We were deeply saddened to hear of the recent death of our longtime friend and Berkeley Historical Society member Paul Grunland on February 2, 2018, at the age of 93.
Paul had led BHS walking tours at least once a year from 1997 to 2017. Their themes included Paths of Northeast Berkeley, Berkeley’s Last Land Acquisition, the Alameda-Contra Costa County boundary, the Maybeck Estates in Kensington, and the Rocks of Thousand Oaks. He was a treasure trove of knowledge of these areas and compiled informative souvenir books to accompany each tour.
Paul was also active in the Berkeley Architectural Heritage Association, El Cerrito Historical Society, and Berkeley Path Wanderers Association He participated in Willard School and Boy Scout Troop 6 of Berkeley alumni events as well as numerous other activities in Berkeley, Kensington, and El Cerrito. Several months ago he had moved into the new Belmont Village senior community in Albany with his wife of 62 years, Peggy.
Remembrances from Berkeley Historical Society volunteers:
It is still very hard for me to believe that he is gone. At 93, Paul was still such a force of nature, full of enthusiasm and plans, desire to connect people and foster civic organizations.
Paul was involved in so many organizations in the Bay Area and beyond that I wouldn’t know how to catalogue all of his contributions. I know he was an active Sierra Clubber, knew intimately the history of Berkeley’s parks and creeks, was always interested in BAHA’s preservationist activities, and had prepared richly-illustrated and annotated walking tour guides, as well as oral histories.
Certainly his enthusiasm was remarkable. But his heart was also. The last time I saw Paul, just a little over a week ago, he gave me the kind of bear hug you don’t expect from a 93-year-old. It was emblematic of the way he embraced life itself, and, particularly, his wide circle of friends and companions.

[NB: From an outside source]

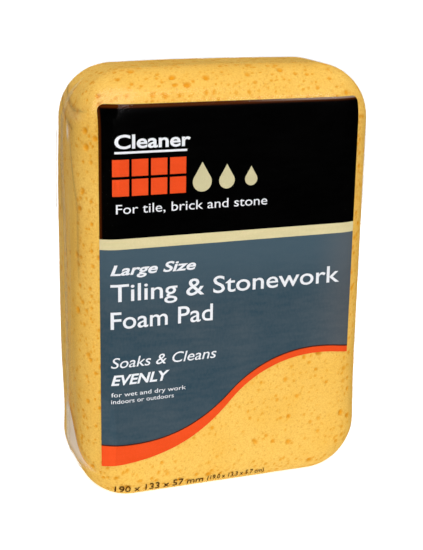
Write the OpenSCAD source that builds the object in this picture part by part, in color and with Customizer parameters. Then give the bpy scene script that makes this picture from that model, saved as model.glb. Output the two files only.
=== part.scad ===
// Foam washing block in a clear printed overwrap, standing on one of its short ends.
// X runs across the printed face, Y from the printed face to the back, Z up from the floor.
// The printed face looks along -Y. Sizes are in millimetres.

/* [Foam block] */
// Width of the foam across the printed face
block_width = 133.35; // [110:0.05:160]
// Depth of the foam from the printed face to the back
block_depth = 57.15; // [45:0.05:70]
// Height of the foam, standing on a short end
block_height = 190.5; // [160:0.5:220]
// Radius of the four corners of the outline, seen from the front
corner_radius = 24; // [18:0.5:32]
// Radius that rolls the front and back faces into the narrow sides
edge_radius = 16.8; // [8:0.1:17.5]

/* [Overwrap] */
// Thickness of the clear film around the foam
film_thickness = 0.15; // [0.1:0.01:0.3]
// Thickness of one layer of ink
ink_thickness = 0.1; // [0.06:0.01:0.15]
// Width of the melted seal down the middle of each narrow side
seal_width = 5; // [3:0.5:10]
// How far each melted seal stands off the film
seal_thickness = 0.4; // [0.2:0.05:0.8]
// How far the seals follow the corners of the block, in degrees
seal_wrap_angle = 55; // [20:5:80]
// Height of the lapped strip across the back
lap_height = 10; // [6:0.5:16]
// Distance from each end of the lapped strip to the narrow side
lap_margin = 8.7; // [6:0.1:20]

/* [Printed panel] */
// Clear strip between the left side of the block and the print
left_margin = 7.7; // [5:0.1:16]
// Clear strip between the right side of the block and the print
right_margin = 9.7; // [5:0.1:16]
// Clear strip between the top of the block and the print
top_margin = 12.5; // [9:0.5:25]
// Height of the black header
header_height = 55.5; // [45:0.5:65]
// Radius of the two top corners of the header
header_corner = 3; // [1:0.5:6]
// Height of the pale rule under the header
rule_height = 4.5; // [2:0.25:8]
// Height of the coloured band's foot above the floor, at its left end
band_foot = 20.6; // [16:0.2:26]
// Height of the coloured band itself at its left end, where it is tallest
band_height = 9.8; // [6:0.2:14]
// How far the foot of the band climbs from its left end to its crest
band_climb = 42.6; // [30:0.2:50]
// Height of the coloured band at its crest, where it is thin
crest_height = 3; // [1.5:0.1:5]

/* [Printed marks] */
// Distance from the left edge of the print to the lettering and marks
indent = 5; // [3:0.5:10]
// Side of one small tile in the tile mark
tile_side = 7; // [4:0.25:8]
// Joint between two tiles in the tile mark
tile_joint = 1.2; // [0.6:0.1:2]
// Height of the tile mark above the pale rule
tile_height = 18; // [14:0.5:22]
// Radius of the largest water drop
drop_radius = 4.2; // [2.5:0.1:5]
// Distance from the left side of the block to the size line
size_line_margin = 15.7; // [14:0.1:25]
// Lowest point of the size line above the floor
size_line_foot = 4.6; // [3.5:0.1:8]
// Height of the numbers in the size line
size_line_height = 2.6; // [1.5:0.1:4]

/* [Hidden] */
$fn = 96;
ink_outside = film_thickness + ink_thickness;
block_middle = film_thickness + block_height / 2;
panel_left = left_margin - block_width / 2;
panel_right = block_width / 2 - right_margin;
panel_width = panel_right - panel_left;
header_top = film_thickness + block_height - top_margin;
header_bottom = header_top - header_height;
slate_top = header_bottom - rule_height;
marks_left = panel_left + indent;
tile_bottom = header_bottom + tile_height;
tile_pitch = tile_side + tile_joint;
drops_left = marks_left + 4 * tile_pitch + 6;
drop_pitch = 2 * drop_radius + 2.6;
curve_steps = 16;

// Control points of the band's two edges. Each is [share of the panel's width, share of the climb],
// and each edge is two cubic curves that meet near the middle.
foot_low = [[0, 0], [0.24, 0.01], [0.38, 0.19], [0.51, 0.59]];
foot_high = [[0.51, 0.59], [0.61, 0.89], [0.78, 1.09], [1, 0.955]];
top_low = [[0, 0], [0.1, -0.01], [0.3, -0.13], [0.5, 0.51]];
top_high = [[0.5, 0.51], [0.61, 0.88], [0.78, 1.1], [1, 0.94]];

// Rows of white lettering, drawn as one plain bar per word. Heights are shares of the area that a
// row is printed on, and widths are shares of the panel's width:
// [height of the foot, height of the capitals, [widths of the words]].
header_rows = [
    [0.665, 0.09, [0.285]],
    [0.18, 0.07, [0.078, 0.164, 0.138, 0.147]]
];
slate_rows = [
    [0.87, 0.048, [0.155, 0.147]],
    [0.74, 0.088, [0.276, 0.052, 0.483]],
    [0.605, 0.088, [0.207, 0.147]],
    [0.405, 0.052, [0.155, 0.034, 0.181]],
    [0.32, 0.05, [0.216]],
    [0.258, 0.02, [0.034, 0.103, 0.052, 0.095]],
    [0.22, 0.02, [0.069, 0.121]]
];
size_line_words = [9, 4, 9, 4, 7, 9];

// ---- shapes shared by the parts ----

// Outline of the block cut level with the floor, grown outwards by grow.
module level_section(grow) {
    w = block_width + 2 * grow;
    d = block_depth + 2 * grow;
    r = edge_radius + grow;
    square([w - 2 * r, d], center = true);
    square([w, d - 2 * r], center = true);
    for (x = [-1, 1])
        for (y = [-1, 1])
            translate([x * (w / 2 - r), y * (d / 2 - r)])
                circle(r);
}

// Half of a cut through the block's rim, from a corner's centre (x = 0) outwards.
module rim_section(grow) {
    reach = corner_radius + grow;
    d = block_depth + 2 * grow;
    r = edge_radius + grow;
    translate([0, -d / 2])
        square([reach - r, d]);
    translate([0, -d / 2 + r])
        square([reach, d - 2 * r]);
    intersection() {
        translate([0, -d / 2])
            square([reach, d]);
        for (y = [-1, 1])
            translate([reach - r, y * (d / 2 - r)])
                circle(r);
    }
}

// The whole block with its rolled edges, grown outwards by grow.
module rounded_block(grow) {
    span_x = block_width - 2 * corner_radius;
    span_z = block_height - 2 * corner_radius;
    translate([0, 0, block_middle]) {
        linear_extrude(height = span_z, center = true)
            level_section(grow);
        for (side = [0, 180])
            rotate([0, side, 0])
                translate([0, 0, span_z / 2])
                    rotate([0, -90, 0])
                        linear_extrude(height = span_x, center = true)
                            rim_section(grow);
        for (x = [0, 1])
            for (z = [0, 1])
                mirror([x, 0, 0])
                    mirror([0, 0, z])
                        translate([span_x / 2, 0, span_z / 2])
                            rotate([90, 0, 0])
                                rotate_extrude(angle = 90)
                                    rim_section(grow);
    }
}

// A thin layer that follows the block between two distances from the foam.
module layer(inner, outer) {
    difference() {
        rounded_block(outer);
        rounded_block(inner);
    }
}

// A layer over the front face only, trimmed to a flat outline drawn in X and Z.
module on_front(inner, outer) {
    intersection() {
        layer(inner, outer);
        rotate([90, 0, 0])
            linear_extrude(height = block_depth)
                children();
    }
}

// A point of a cubic curve, the whole curve as points, and a list without its last point.
function cubic(c, t) =
    pow(1 - t, 3) * c[0] + 3 * t * pow(1 - t, 2) * c[1]
    + 3 * t * t * (1 - t) * c[2] + pow(t, 3) * c[3];
function curve(c) = [for (i = [0:curve_steps]) cubic(c, i / curve_steps)];
function without_last(list) = [for (i = [0:len(list) - 2]) list[i]];

// Points of the band's edges, from shares of the panel's width and of the climb.
function placed(c, foot, climb) = [for (p = c) [panel_left + p[0] * panel_width, foot + p[1] * climb]];
function band_curve(low, high, foot, climb) =
    concat(without_last(curve(placed(low, foot, climb))), curve(placed(high, foot, climb)));
function reversed(list) = [for (i = [len(list) - 1:-1:0]) list[i]];

band_top = band_curve(top_low, top_high, band_foot + band_height, band_climb - band_height + crest_height);

// Start of word number i in a row, with the same gap after every word.
function word_start(words, i, gap) = i == 0 ? 0 : word_start(words, i - 1, gap) + words[i - 1] + gap;

// A row of plain bars, one for each word, with a gap set by the height of the letters.
module word_bars(left, foot, height, words) {
    for (i = [0:len(words) - 1])
        translate([left + word_start(words, i, 0.55 * height), foot])
            square([words[i], height]);
}

// All the rows that are printed on the area between two heights.
module rows_between(low, high, rows) {
    for (row = rows)
        word_bars(marks_left, low + row[0] * (high - low), row[1] * (high - low), row[2] * panel_width);
}

// A water drop of radius r with its tip straight above its centre.
module drop(r) {
    circle(r);
    polygon([[-0.8 * r, 0.6 * r], [0.8 * r, 0.6 * r], [0, 2 * r]]);
}

// One melted seal down the middle of the right-hand narrow side.
module end_seal() {
    reach = corner_radius + film_thickness;
    span_x = block_width - 2 * corner_radius;
    span_z = block_height - 2 * corner_radius;
    translate([0, 0, block_middle]) {
        translate([span_x / 2 + reach, -seal_width / 2, -span_z / 2])
            cube([seal_thickness, seal_width, span_z]);
        for (z = [0, 1])
            mirror([0, 0, z])
                translate([span_x / 2, 0, span_z / 2])
                    rotate([90, 0, 0])
                        rotate_extrude(angle = seal_wrap_angle)
                            translate([reach, -seal_width / 2])
                                square([seal_thickness, seal_width]);
    }
}

// ---- the parts ----

// The open-cell foam block itself.
module sponge_block() {
    color([0.98, 0.80, 0.41])
        rounded_block(0);
}

// The clear film shrunk tight around the foam on every side.
module film_wrap() {
    color([0.9, 0.93, 0.95, 0.3])
        layer(0, film_thickness);
}

// The melted seal on the left narrow side.
module left_end_seal() {
    color([0.85, 0.88, 0.9, 0.6])
        mirror([1, 0, 0])
            end_seal();
}

// The melted seal on the right narrow side.
module right_end_seal() {
    color([0.85, 0.88, 0.9, 0.6])
        end_seal();
}

// The strip across the back where the film laps over itself.
module back_lap_seam() {
    color([0.85, 0.88, 0.9, 0.6])
        mirror([0, 1, 0])
            on_front(film_thickness, ink_outside + ink_thickness)
                translate([lap_margin - block_width / 2, block_middle - lap_height / 2])
                    square([block_width - 2 * lap_margin, lap_height]);
}

// Black ink above the pale rule, with two rounded top corners.
module header_panel() {
    color([0.01, 0.01, 0.01])
        on_front(film_thickness, ink_outside) {
            translate([panel_left, header_bottom])
                square([panel_width, header_height - header_corner]);
            translate([panel_left + header_corner, header_bottom])
                square([panel_width - 2 * header_corner, header_height]);
            for (x = [panel_left + header_corner, panel_right - header_corner])
                translate([x, header_top - header_corner])
                    circle(header_corner);
        }
}

// The pale rule between the black and the slate ink.
module pale_rule() {
    color([0.86, 0.83, 0.63])
        on_front(film_thickness, ink_outside)
            translate([panel_left, slate_top])
                square([panel_width, rule_height]);
}

// Slate ink from the pale rule down to the coloured band.
module slate_panel() {
    color([0.27, 0.34, 0.41])
        on_front(film_thickness, ink_outside)
            polygon(concat(band_top, [[panel_right, slate_top], [panel_left, slate_top]]));
}

// The coloured band that sweeps up from left to right.
module orange_band() {
    color([0.94, 0.31, 0.14])
        on_front(film_thickness, ink_outside)
            polygon(concat(band_curve(foot_low, foot_high, band_foot, band_climb), reversed(band_top)));
}

// Two rows of four small tiles, overprinted on the header.
module tile_mark() {
    color([0.94, 0.31, 0.14])
        on_front(ink_outside, ink_outside + ink_thickness)
            for (column = [0:3])
                for (row = [0:1])
                    translate([marks_left + column * tile_pitch, tile_bottom + row * tile_pitch])
                        square(tile_side);
}

// Three water drops, each smaller than the last, overprinted on the header.
module drop_marks() {
    color([0.86, 0.83, 0.63])
        on_front(ink_outside, ink_outside + ink_thickness)
            for (i = [0:2])
                translate([drops_left + i * drop_pitch, tile_bottom + drop_radius])
                    drop(drop_radius - 0.7 * i);
}

// White lettering, overprinted on the header and the slate panel.
module white_lettering() {
    color([0.95, 0.95, 0.95])
        on_front(ink_outside, ink_outside + ink_thickness) {
            rows_between(header_bottom, header_top, header_rows);
            rows_between(band_foot + band_height, slate_top, slate_rows);
        }
}

// The size line, printed on the clear film low on the front.
module size_line() {
    color([0.35, 0.18, 0.08])
        on_front(film_thickness, ink_outside)
            word_bars(size_line_margin - block_width / 2, size_line_foot, size_line_height, size_line_words);
}

sponge_block();
film_wrap();
left_end_seal();
right_end_seal();
back_lap_seam();
header_panel();
pale_rule();
slate_panel();
orange_band();
tile_mark();
drop_marks();
white_lettering();
size_line();
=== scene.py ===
# %% [markdown]
# # A foam washing sponge in printed shrink film
#
# The object is a block of yellow open-cell foam, as big as a thick paperback, sealed in clear film
# that carries a printed panel. It stands on one of its short ends. Nothing in it moves.
# The measured solids come from the frame: they say where every piece is and how big it is.
# This lesson gives each of them the surface that the real thing has.

# %% Load the measured solids
import math

import bmesh
import bpy
import numpy as np
from mathutils import Matrix, Vector


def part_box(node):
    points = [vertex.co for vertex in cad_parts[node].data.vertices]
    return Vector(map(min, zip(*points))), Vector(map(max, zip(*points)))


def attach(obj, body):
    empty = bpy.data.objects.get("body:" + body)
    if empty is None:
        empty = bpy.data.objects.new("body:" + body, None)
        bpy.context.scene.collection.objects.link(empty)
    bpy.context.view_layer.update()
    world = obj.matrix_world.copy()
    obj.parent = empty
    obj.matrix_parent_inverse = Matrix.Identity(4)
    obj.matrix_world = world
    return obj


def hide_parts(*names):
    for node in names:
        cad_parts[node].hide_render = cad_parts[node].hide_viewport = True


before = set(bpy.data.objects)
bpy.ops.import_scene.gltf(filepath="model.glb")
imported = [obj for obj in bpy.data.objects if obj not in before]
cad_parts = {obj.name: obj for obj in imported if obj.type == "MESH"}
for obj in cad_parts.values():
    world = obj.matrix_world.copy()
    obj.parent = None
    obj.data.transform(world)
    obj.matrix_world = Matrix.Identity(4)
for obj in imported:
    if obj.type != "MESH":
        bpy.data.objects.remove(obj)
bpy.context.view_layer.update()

print("Solids in the frame:", ", ".join(sorted(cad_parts)))
MM = 0.001  # one millimetre, in metres
PER_METRE = 1000  # millimetres in a metre
print("Solids in the frame:", ", ".join(sorted(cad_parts)))

# %% [markdown]
# ## The shape of the block
#
# A pressed foam block has two kinds of rounding: the outline of its big face has generous corners,
# and that whole outline rolls into the sides with a smaller radius. Both the foam and the film follow
# this one shape, so it is worth having as a function: for any point, how far is it from the block,
# and which way is outwards? With that, any rough shell of points can be dropped onto the block.
# Everything below is worked out in millimetres and turned into metres when it becomes a mesh.

# %% Sizes of the block
foam_low, foam_high = (PER_METRE * np.array(corner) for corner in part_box("sponge_block"))
half = (foam_high - foam_low) / 2
middle = (foam_high + foam_low) / 2
CORNER = 24.0  # radius of the big face's corners
ROLL = 16.8  # radius of the roll from the big face into the sides
INK_TOP = 0.35  # how far the ink's upper side stands off the foam
TINY = 1e-9  # stands in for a length of 0 where something is divided by it
print("Half sizes of the foam:", half.round(2), "middle:", middle.round(2))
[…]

I guess Paul’s devotion to oral history was an expression of this deep appreciation of other human beings—often of what hardships they had overcome and to what impressive heights they had risen. Perhaps having survived WWII, and knowing so many who did not, Paul was all the more appreciative of what a life could mean.

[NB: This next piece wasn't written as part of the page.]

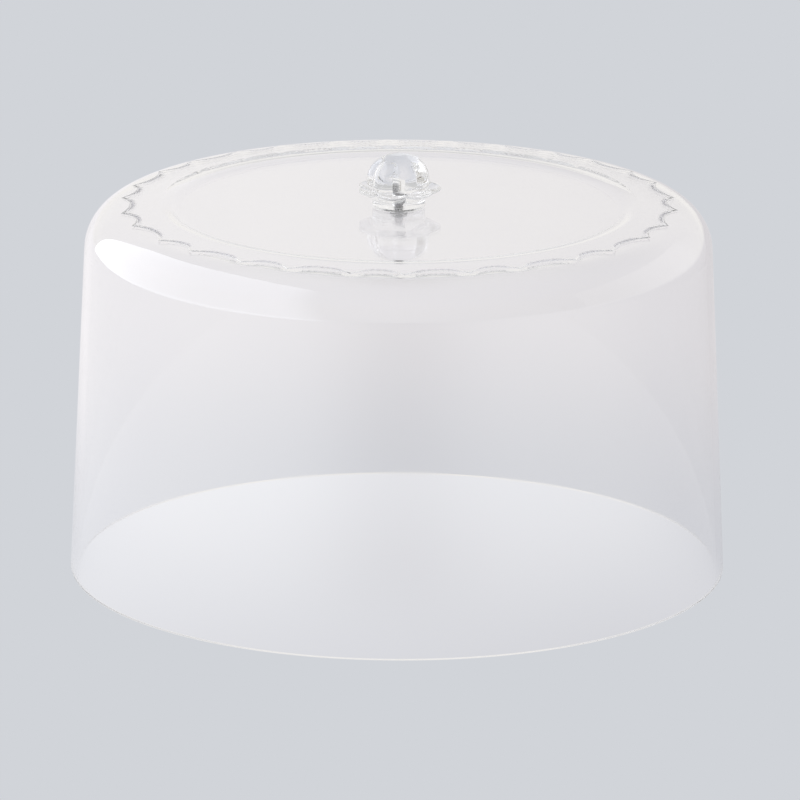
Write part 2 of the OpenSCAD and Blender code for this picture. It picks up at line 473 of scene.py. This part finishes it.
def cut_cross_recess(screw, head_low):
    """A tapered cross in the head, as a driver needs."""
    cutter = bmesh.new()
    # Height above the head's face, half length and half width of each bar, at its mouth and at its floor
    levels = ((-0.5, 2.25, 0.55), (1.9, 1.3, 0.4))
    for along_x in (True, False):
        corners = []
        for z, long_half, short_half in levels:
            x, y = (long_half, short_half) if along_x else (short_half, long_half)
            for sx, sy in ((-1, -1), (1, -1), (1, 1), (-1, 1)):
                corners.append(cutter.verts.new((sx * x * MM, sy * y * MM, (head_low + z) * MM)))
        quads = [(3, 2, 1, 0), (4, 5, 6, 7)] + [(i, (i + 1) % 4, (i + 1) % 4 + 4, i + 4) for i in range(4)]
        for quad in quads:
            cutter.faces.new([corners[i] for i in quad])
    mesh = bpy.data.meshes.new("cross_cutter")
    cutter.to_mesh(mesh)
    cutter.free()
    tool = bpy.data.objects.new("cross_cutter", mesh)
    bpy.context.scene.collection.objects.link(tool)
    cut = screw.modifiers.new("cross", "BOOLEAN")
    cut.object = tool
    cut.operation = "DIFFERENCE"
    cut.solver = "EXACT"
    cut.use_self = True
    depsgraph = bpy.context.evaluated_depsgraph_get()
    result = bpy.data.meshes.new_from_object(screw.evaluated_get(depsgraph))
    screw.modifiers.clear()
    screw.data = result
    bpy.data.objects.remove(tool)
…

In just a few months at the Belmont, Paul had discovered a new treasure in his companions there, and he hoped I would record some of their stories.That was truly Paul. Paul was an avid historian, but with one foot always planted in the present and the other in the future. I hope we can carry on his work and spirit.
We are indebted to Daniella Thompson for her blog post celebrating the contributions of Paul Grunland.
— Jeanine Castello-Lin
Paul and I spent a lot of time together over the years. He was always inviting me to lunch or breakfast at the golf course, usually with his wife, Peggy. We went to a lot of meetings, including the Oakland Heritage Association and the El Cerrito Historical Society. Together we designed multiple-page walking tour handouts. I miss him calling with “I have an idea for this….” Paul was always five projects ahead of me in creating plaques and awards to people he thought were important. Too bad we were never able to do his oral history.

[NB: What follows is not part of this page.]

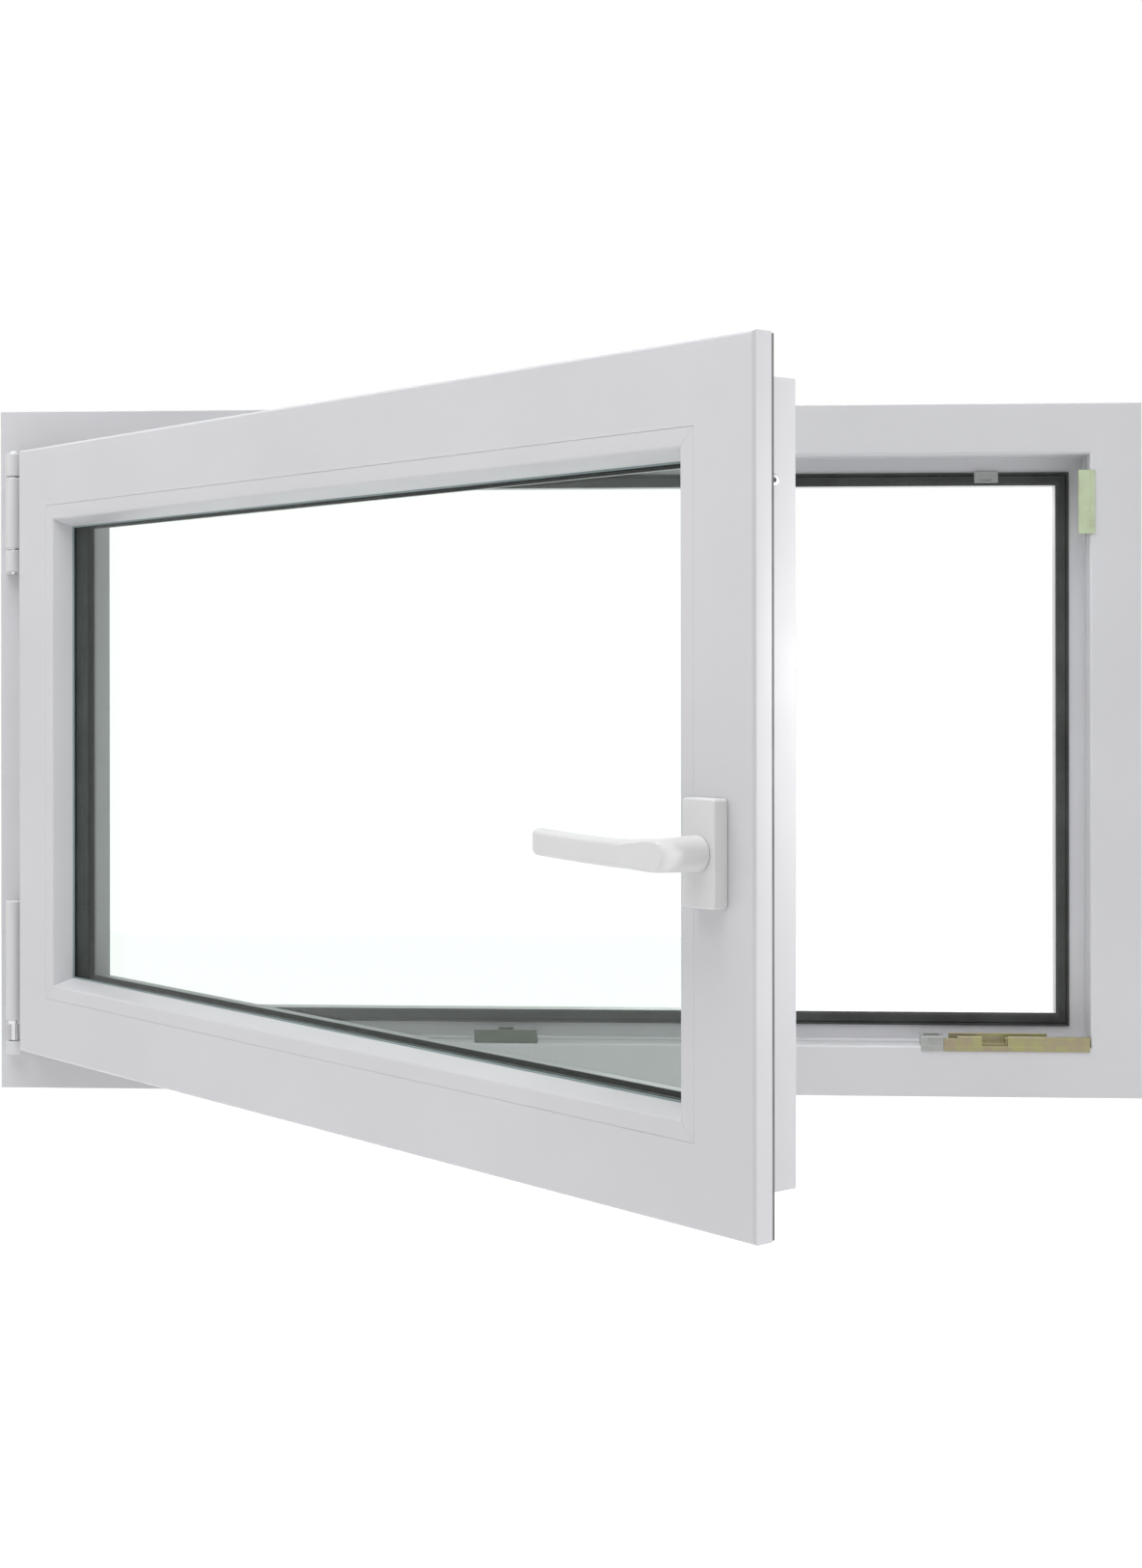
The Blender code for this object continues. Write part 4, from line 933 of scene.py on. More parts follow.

One highlight I remember was our four-day driving trip to the Bennett Juniper Tree in the Sierras with his friend Hank Abraham. Paul was also active with Boy Scout Troup 6 and is greatly missed by them, too.
— John Aronovici
Paul Grunland was both energetic and compassionate. He was genuinely interested in others and made each of us feel valued. Paul enthusiastically threw himself into researching, writing booklets, planning tours, and attending social events and lectures. He accomplished far more in his life than most. He gently pushed us to do our best and had us walking along creeks, scrambling over rocks, and climbing to the top of the Selby Summit. When we got there we felt all the better for it. I’m sure he is up there with the eagles now checking out the thermals.
— Linda Rosen
Paul approached me with an idea, too, before I became very involved with BHS. After a talk by Daniella Thompson at the Unitarian Universalist Church in Kensington in 2011, he suggested a walking tour including the church and its environs. We collaborated with Dave Weinstein and together led a walk for the El Cerrito Trail Trekkers. It was a pleasure working with him and encountering him various times since. I hope to be as active when I’m in my 90s!
— Ann Harlow
Similar to others who knew Paul Grunland as a colleague and friend, I feel great loss in his passing. As colleagues in oral history, we had worked together—especially on the Kenneth Cardwell oral history, published by the BHS in 2011. His ability as an interviewer was integral, especially his work with the narrator and later with me. Paul also worked diligently to recruit the two oral historians who took over from me as the BHS Oral History Coordinators in late 2010, Jeanine Castello-Lin and Tonya Staros. As a friend, he will be irreplaceable.